Mirror

Freedom?

By AntiSocial

“It is better to starve free than be a fat slave,” is a quote attributed to Aesop of Aesop’s Fables fame, although its authenticity (and amazingly Aesop’s very existence) is somewhat disputed.
Well, whoever said that obviously hadn’t tasted a burger.

We’re all a bunch of big fat slaves, irrespective of waist size, and we know it. We are slaves to multinational companies who force their products down our throats. We are slaves to a global mass media whose lies we swallow whole. We are slaves to organised religion. We are slaves to our own egos. We are slaves to ourselves. And you know what the best part is? We enjoy every minute of it, yours truly included.

That’s right. We have become such a commodity-centric species that our very survival depends on mass consumption of poison, lies and delusions on a daily basis. Isn’t that just great?

And then there’s the fact that we are so morally bankrupt that we think it’s okay to steamroll our way to a predefined, elusive ‘success’, losing whatever that is left of our integrity along the way. We don’t even realise that, in our almost indecent hurry to get there, we have effectively eliminated any chance of freeing ourselves from this bondage, this shameless servitude that we have the audacity to call freedom.

No, I did not contradict myself there. How can you ‘free’ yourself from freedom itself, you ask? The answer is you can’t. Why? Because you’re a slave; a slave to a psycho-physical construct the little red horned guy on your left shoulder wants you to call freedom, freewill, independence, or what-have-you. You’re not free. You never will be. Don’t kid yourself. ‘Freedom’ itself has you on a leash, bound and gagged. And you like it that way.

Don’t get me wrong; this is not paranoia talking. Heck, it’s what I want. How can I be paranoid about something I know I want nay need? That’s just tosh. And I’m not preaching either; far from it. Why would I want to be a killjoy (despite the undertones of my pseudonym)?

Point is, no human being on this planet is truly free till he or she has given up his or her quest for freedom. We spend all our lives looking for it; much like the knights of yore who went in search for the mythical white stag, if you will; but, unfortunately, few of us will ever find it. Reason being this ‘freedom’ we so desperately crave is, in fact, just another commodity, to put it crudely.

Mere rhetoric? Hardly.

Think about it: you have so many obligations to fulfill, so many goals and expectations to live up to, so much to accomplish that you hardly have the time to do anything else. That is why you have become a slave to the system, as a means of escape.
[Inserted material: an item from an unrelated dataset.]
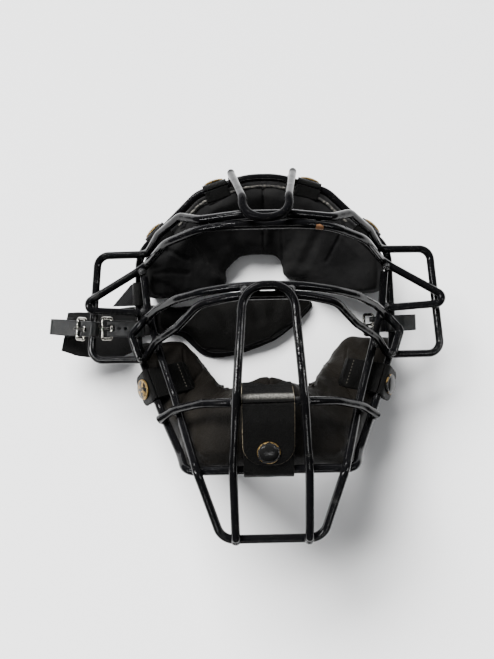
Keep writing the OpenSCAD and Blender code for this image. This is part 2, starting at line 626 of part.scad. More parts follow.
module harness_panel() {
    color([0.14, 0.14, 0.14]) intersection() {
        on_ear() wide(60, 0) band(panel_line, panel_t);
        linear_extrude(80) polygon([[-161.5, -18], [-156, 12.3], [-140, 12.5], [-118, 15.5], [-97, 17.5],
            [-90, 17.5], [-90, -6.5], [-102.4, -8], [-105, -20], [-118, -25.5], [-138.7, -24.4],
            [-152, -22.5]]);
    }
}
module keeper_left() {
    lean = atan2(panel_line[1].y - panel_line[0].y, panel_line[1].x - panel_line[0].x);
    mid = panel_line[0] * 0.56 + panel_line[1] * 0.44;
    color([0.18, 0.18, 0.18]) on_ear() translate([mid.x, buckle_y, mid.y]) rotate([0, -lean, 0])
        translate([0, 0, panel_t / 2 + 1.5]) difference() {
            cube([5, strap_w + 3.4, 4.6], center = true);
            translate([0, 0, -0.05]) cube([9, strap_w + 0.8, 2.9], center = true);
        }
}

// Rear head pad lying on the floor inside the pads, its outline from points run smoothly.
pad_outline = [[-86, -4.5], [-66, -8], [-48, -24], [-26, -25], [0, -17], [15, -10], [30, 2], [39.5, 11.5],
    [41.5, 17], [34, 25.5], [10, 28], [-30, 23.5], [-60, 17], [-86, 15]];
function smooth(p, n) = [for (i = [0 : len(p) - 1]) for (j = [0 : n - 1]) let (t = j / n,
    a = at(p, i - 1), b = p[i], c = at(p, i + 1), d = at(p, i + 2))
    (b * 2 + (c - a) * t + (a * 2 - b * 5 + c * 4 - d) * t * t + (b * 3 - a - c * 3 + d) * t * t * t) / 2];
pad_round = smooth(pad_outline, 4);
pad_middle = [-22, 3];
backing_t = 1.6;
module rear_head_pad() {
    z0 = backing_t + 0.05;
    steps = [[0.02, 0], [0.95, 0], [0.985, 0.16], [1, 0.42], [0.985, 0.66], [0.93, 0.86],
        [0.8, 0.97], [0.55, 1], [0.02, 0.96]];
    color([0.2, 0.2, 0.2]) skin([for (k = steps) [for (q = rev(pad_round))
        let (r = pad_middle + (q - pad_middle) * k.x) [r.x, r.y, z0 + k.y * rear_pad_t]]]);
}
module rear_backing() {
    color([0.1, 0.1, 0.1]) linear_extrude(backing_t)
        polygon([for (q = pad_round) pad_middle + (q - pad_middle) * 1.02 - [2, 1]]);
}

// Right strap: wrapped round the ring's side run, one end folded, one end in a buckle.
right_bar = [-13.2, -4.6];
right_end = [-20.4, -3.4];
module on_right_side() {
    on_wire(side_run[0], side_run[1], side_s) mirror([0, 0, 1]) children();
}
module strap_right() {
    color([0.15, 0.15, 0.15]) on_right_side() {
        difference() {
            cylinder(h = strap_w, r = strap_r + strap_t / 2, center = true, $fn = fine);
            cylinder(h = 2 * strap_w, r = wire_r + wrap_gap, center = true, $fn = fine);
        }
        difference() {
            union() {
                tall(strap_w - 0.2) band(concat([[-0.6, -strap_r]], arc(right_bar, loop_r, 88, 265, 12),
                    [[-9, -4.4]]), strap_t - 0.2);
                tall(strap_w - 0.2) band(concat([[0.6, strap_r], [8, 5], [14.4, 4.7]],
                    arc([14.4, 1.5], 3.2, 78, -80, 8), [[8, -2.4]]), strap_t - 0.2);
            }
            cylinder(h = 2 * strap_w, r = strap_r + 0.3, center = true, $fn = fine);
            translate([right_bar.x, 0, 0]) cube([8, 20, slot_w], center = true);
        }
    }
}
module buckle_right() {
    color([0.7, 0.7, 0.68]) on_right_side() flat_wire_frame(right_bar, right_end);
}
module prong_right() {
    color([0.7, 0.7, 0.68]) on_right_side() flat_prong(right_bar, right_end);
}

rear_ring();
brow_bar();
ear_guard_loop();
eye_bar();
centre_loop();
throat_bar();
chin_bar();
top_loop();
weld_beads();
forehead_pad();
chin_pad();
forehead_piping();
forehead_tabs();
cheek_tabs();
chin_tab();
snap_studs();
chin_flap();
chin_cap();
cheek_flap_right();
cheek_cap_right();
cheek_flap_left();
cheek_cap_left();
brow_flap_right();
brow_cap_right();
brow_flap_left();
brow_cap_left();
temple_flap_right();
temple_cap_right();
temple_flap_left();
temple_cap_left();
side_strap_left();
inner_buckle_left();
inner_prong_left();
elastic_left();
elastic_strip_left();
ear_loop_left();
outer_buckle_left();
outer_prong_left();
strap_tail_left();
harness_panel();
keeper_left();
rear_head_pad();
rear_backing();
strap_right();
buckle_right();
prong_right();
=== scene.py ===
import math

import bmesh
import bpy
import numpy as np
from mathutils import Matrix, Vector, noise
from mathutils.bvhtree import BVHTree


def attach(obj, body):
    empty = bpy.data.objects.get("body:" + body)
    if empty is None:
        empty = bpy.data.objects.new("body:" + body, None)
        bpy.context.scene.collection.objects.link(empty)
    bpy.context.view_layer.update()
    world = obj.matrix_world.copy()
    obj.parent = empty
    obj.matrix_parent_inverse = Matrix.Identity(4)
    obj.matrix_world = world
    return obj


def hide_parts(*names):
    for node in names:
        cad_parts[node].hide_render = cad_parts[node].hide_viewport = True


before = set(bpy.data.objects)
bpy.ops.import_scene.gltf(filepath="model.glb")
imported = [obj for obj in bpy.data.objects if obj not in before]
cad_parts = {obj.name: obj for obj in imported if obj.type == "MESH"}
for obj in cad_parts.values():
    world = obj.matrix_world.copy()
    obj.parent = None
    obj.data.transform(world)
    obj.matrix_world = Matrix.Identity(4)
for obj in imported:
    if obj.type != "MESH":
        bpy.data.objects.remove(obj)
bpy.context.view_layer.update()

# Camera: hand height straight above the mask, which lies on its back, a little left of its middle.
# The picture's frame is 494 by 659, and the long side is the sensor's.
camera = bpy.data.objects.new("camera", bpy.data.cameras.new("camera"))
bpy.context.scene.collection.objects.link(camera)
camera.location = (-0.014, -0.0044, 0.478)
camera.rotation_euler = (0, 0, math.radians(-1.25))
sensor_mm, lens_px, frame_px = 36, 571, 659
camera.data.sensor_width = sensor_mm
camera.data.lens = sensor_mm * lens_px / frame_px
camera.data.clip_start = 0.01
bpy.context.scene.camera = camera

# Studio: one large soft lamp beyond the forehead and a little to the left, in a dim pale room. Reflections
# show neither the lamp nor most of the room; four narrow strips give the wires their thin glints.
world = bpy.data.worlds.new("room")
bpy.context.scene.world = world
world.use_nodes = True
room = world.node_tree.nodes["Background"]
room.inputs["Color"].default_value = (0.97, 0.98, 1, 1)
sight = world.node_tree.nodes.new("ShaderNodeLightPath")
level = world.node_tree.nodes.new("ShaderNodeMapRange")
room_light, room_in_reflections = 0.33, 0.03
level.inputs["To Min"].default_value = room_light
level.inputs["To Max"].default_value = room_in_reflections
world.node_tree.links.new(sight.outputs["Is Glossy Ray"], level.inputs["Value"])
world.node_tree.links.new(level.outputs["Result"], room.inputs["Strength"])
for name, middle, size, power, glint in [
    ("lamp_forehead", (-1.9, 3.7, 2.9), (3.6, 2.0), 1650, False),
    ("strip_forehead", (-0.55, 1.25, 1.1), (0.7, 0.08), 9, True),
    ("strip_left", (-0.75, -0.05, 1.05), (0.05, 0.7), 9, True),
    ("strip_right", (0.8, -0.1, 0.9), (0.04, 0.6), 3, True),
    ("strip_throat", (0.05, -0.9, 1.1), (0.6, 0.04), 1.6, True),
]:
    lamp = bpy.data.objects.new(name, bpy.data.lights.new(name, "AREA"))
    bpy.context.scene.collection.objects.link(lamp)
    lamp.data.shape = "RECTANGLE"
    lamp.data.size, lamp.data.size_y = size
    lamp.data.energy = power
    lamp.visible_diffuse = not glint
    lamp.visible_glossy = glint
    lamp.location = middle
    lamp.rotation_euler = (Vector((0, 0, 0.04)) - Vector(middle)).to_track_quat("-Z", "Y").to_euler()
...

The food you eat, the books you read, the music you listen to is all part and parcel of that system. And you, out of sheer helplessness (inadvertently of course) have labeled it freedom. In other words, you have paid for that ‘freedom’. Hence my argument that freedom as we know it is a commodity.
Is that a bad thing, though?

No one ever said it was. Our species wouldn’t have come this far without it, and if we were to suddenly change things around (which, by the way, will never happen) we would stop ‘progressing’. We don’t want that now, do we?

Now go slave away please, and don’t forget the ketchup.